Allstate Insurance was featured for its ability to reduce its total computing server and device count by 3,000 units while realizing a cumulative energy-reduction of nearly 40% in the past several years. NBC Universal virtualized 60% of their physical servers and shut down 2,000 physical machines. Northrop Grumman posted substantial energy savings through widespread virtualization also, and they are considering thin-client desktops for further savings. Citigroup has gone as far as to require all new servers be virtual, unless physical servers are justified; this has reduced their power and cooling requirements by 73%. - Cooling system efficiency: modern data centers pack incredible amounts of computing power into confined areas, and as such they require substantial cooling systems (i.e., air-condition). Kaiser Permanente was a focus company in this area, as they achieved energy-consumption savings across their three data centers that are nothing short of incredible, "cutting an eye-popping 7.2 million kilowatt-hours of power from overall data center operations [this year] -- and over $770,000 from power budgets."
How did they do it? They focused on everything from sealing up air leaks (which provided the biggest win) and a sophisticated real-time monitoring system for measuring cooling system efficiency.
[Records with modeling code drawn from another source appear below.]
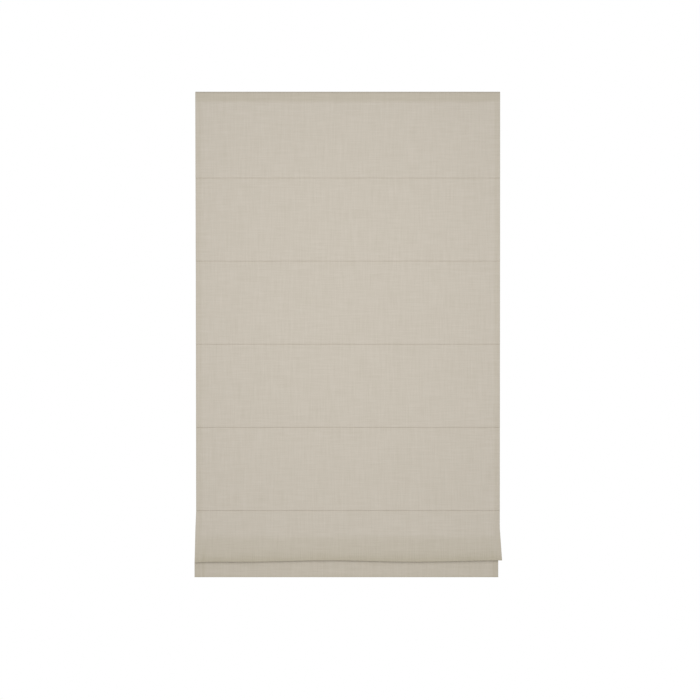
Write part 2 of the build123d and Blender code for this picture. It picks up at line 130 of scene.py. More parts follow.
# %% World, lamp and floor
KEY_POWER = 20.5
FILL_POWER = 17.0
AMBIENT = 0.55
world = bpy.data.worlds.new("studio")
world.use_nodes = True
world.node_tree.nodes.clear()
sees = add_node(world.node_tree, "ShaderNodeLightPath")
dim = add_node(world.node_tree, "ShaderNodeBackground", {"Color": (1, 1, 1, 1), "Strength": AMBIENT})
white = add_node(world.node_tree, "ShaderNodeBackground", {"Color": (1, 1, 1, 1), "Strength": 1.0})
room = add_node(
    world.node_tree, "ShaderNodeMixShader", {0: (sees, "Is Camera Ray"), 1: (dim, 0), 2: (white, 0)}
)
add_node(world.node_tree, "ShaderNodeOutputWorld", {"Surface": (room, 0)})
bpy.context.scene.world = world

middle = Vector((0, FACE_Y, (cloth_low.z + cloth_high.z) / 2))


def soft_panel(name, power, wide, high, away):
    """A rectangular lamp at that offset from the middle of the blind, turned towards it."""
    panel_data = bpy.data.lights.new(name, "AREA")
    panel_data.shape, panel_data.size, panel_data.size_y, panel_data.energy = "RECTANGLE", wide, high, power
    lamp = bpy.data.objects.new(name, panel_data)
    lamp.location = middle + Vector(away)
    lamp.rotation_mode = "QUATERNION"
    lamp.rotation_quaternion = (-Vector(away)).to_track_quat("-Z", "Y")
    lamp.visible_camera = False
    bpy.context.scene.collection.objects.link(lamp)


soft_panel("key", KEY_POWER, 1.2, 1.9, (-0.03, -1.98, 0.26))
soft_panel("back_fill", FILL_POWER, 1.6, 1.6, (0.3, 2.2, 0.5))


# %% [markdown]
# ## Surfaces from arrays
# Each shape is a grid of points worked out as whole arrays. Rows run down and columns run right, so a
# sheet's faces look towards the room. One function joins any grid, or a stack of grids, with quads.

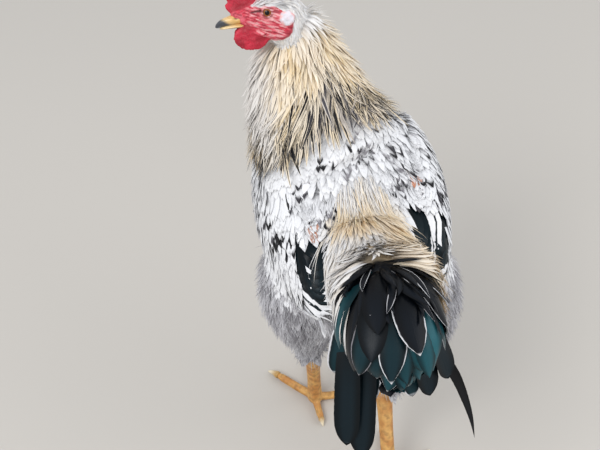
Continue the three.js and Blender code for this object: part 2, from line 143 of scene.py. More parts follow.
WATTLE_AT, WATTLE_HALF = np.array([7.0, -15.5, -23.0]), np.array([2.6, 16.0, 11.5])
# The upper edge of the bare face: places along the head, and how high it is there.
FACE_TOP = ([-34.0, -19.0, -14.0, -10.0, -1.5, 9.0, 16.0], [9.0, 7.5, 4.0, 4.4, 5.9, 4.2, 2.2])
# Ridges of the face: the places along each, its radius and how softly it joins the head. They lie over
# the eye, under it, twice across the cheek, below the ear lobe, along the cheek's edge, at the corner of
# the mouth and under it.
FACE_FOLDS = [
    ([[11.0, -14.5, 1.6], [13.4, -5.0, 4.6], [13.6, 6.5, 4.4]], 1.2, 2.4),
    ([[12.2, -8.5, -6.0], [13.6, 0.0, -7.4], [13.6, 8.0, -6.0]], 0.9, 1.6),
    ([[11.2, -13.0, -8.2], [12.8, -3.0, -10.4], [13.2, 7.0, -13.0], [12.6, 14.0, -16.0]], 0.8, 1.2),
    ([[10.4, -14.5, -10.8], [12.0, -5.0, -13.6], [12.4, 5.0, -16.6], [11.8, 11.0, -19.0]], 0.8, 1.2),
    ([[14.0, 9.5, -10.0], [14.0, 13.5, -13.0], [13.2, 15.5, -17.5]], 0.8, 1.2),
    ([[12.0, 20.6, -11.0], [11.6, 18.8, -18.5], [10.8, 12.5, -23.4], [9.0, 5.0, -24.4]], 1.9, 1.6),
    ([[7.6, -17.5, -14.6], [8.8, -9.5, -14.2], [10.2, -1.0, -15.6]], 1.3, 1.4),
    ([[6.4, -20.5, -16.8], [8.2, -13.0, -18.6], [9.4, -5.0, -20.0]], 1.5, 1.2),
]
LOBE_AT, LOBE_HALF = np.array([15.4, 17.0, -5.0]), np.array([2.7, 6.4, 6.8])
CERE_AT, CERE_HALF = np.array([0.0, -25.5, -3.4]), np.array([6.4, 8.0, 4.6])  # the flesh over the bill's root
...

They were able to reduce cold-spots in the data center (which are signs of inefficiency) and avoid overprovisioning power distribution and cooling infrastructure in general. NBC Universal was also mentioned for having implemented similar smart power distribution units and rack-level environmental and power metering sensors, allowing them to increase rack densities by as much as 200%. - Raising ambient temperature (in the data center): the IT group at KPMG was featured for its efforts, which included "raising the ambient temperature in the data center to improve efficiency by more than 5%, raising the temperature of the water in the cooling tower to improve efficiency by 5%". Raytheon was also featured for how IT cut energy use in each telecommunications closet by 30% when it raised the temperature by 10 degrees Fahrenheit to 75 degrees
One related news bit I did not see mentioned in this Computerworld article was how Dell has recently announced that some of their servers (currently the R610 1U and R710 2U varieties) are capable of running at what is essentially typical outdoor-ambient-air-temperatures (in nearly all of the USA, and nearly all year round).
These run-hot-capable Dell products (and Dell, the company and the stock: NASDAQ:DELL) are worth watching, as the energy-savings implications are huge for these high-operating-temperature Dell servers. There are also Dell storage arrays, switches, and power-distribution units that are certified to run hot. I expect more computers (especially servers) will end up being certified to run hot like this, which could vastly reduce cooling costs for IT facilities as ambient air temperatures could approach outdoor levels (as such, lower cost air-movement by way of fans vs. chillers could perhaps become the norm for much of any year). - Blade-Server technology: KPMG was again featured for its migration to blade server technology, with "the average blade server consuming about 50% less power than a comparably configured rack-mounted server". Other firms were mentioned for their push to increase rack computing densities through such means.
- Data-Compression and storage de-duplication to reduce physical hardware required to house company data. The finance firm State Street was noted for its efforts in this area where they reduced storage use by between 40% and 50%. This should lead to about a similar percentage savings on both power and equipment costs related to storage.
- Private Cloud Computing and High-Performance-Computing (HPC) Clusters were mentioned by some of the top-12 energy-saving firms. "Baker Hughes created a high-performance computing (HPC) cluster that incorporates wake-on-LAN technology. In this environment, machines are turned on -- or "woken up" -- via a network message, and the company can wake up machines for use in the HPC cluster as needed. This setup uses 40% less energy than a dedicated HPC pool."
- Solar Panels have been installed by some of these firms (KPMG), and surely other type of alternative-energy will become more common in data-center planning in the future. I didn't see any mention of things like backup power based on modern fuel-cell technology or micro-turbines and such, but I would expect that some of this is in play for various firms.
- Telepresence to reduce travel. Various firms, including KPMG and Allstate, were mentioned for taking steps to reduce employee travel, not just locally, but nationwide inter-office travel as well. Technology for streaming video and web-conferencing are employed to make this possible.
To me, it seems incredibly obvious that one of the largest "green" moves any firm can make is to enable workers to work from home whenever possible. Though, simply put, I do believe that many workers are just utterly incapable of managing their time and remaining focused while working at home as they let all the distractions of home interfere; this explains why, with all this modern technology that would make a vast number of jobs possible from home, there still is not widespread work-from-home opportunity. It will probably require $10/gallon gasoline to make a substantial change in this area.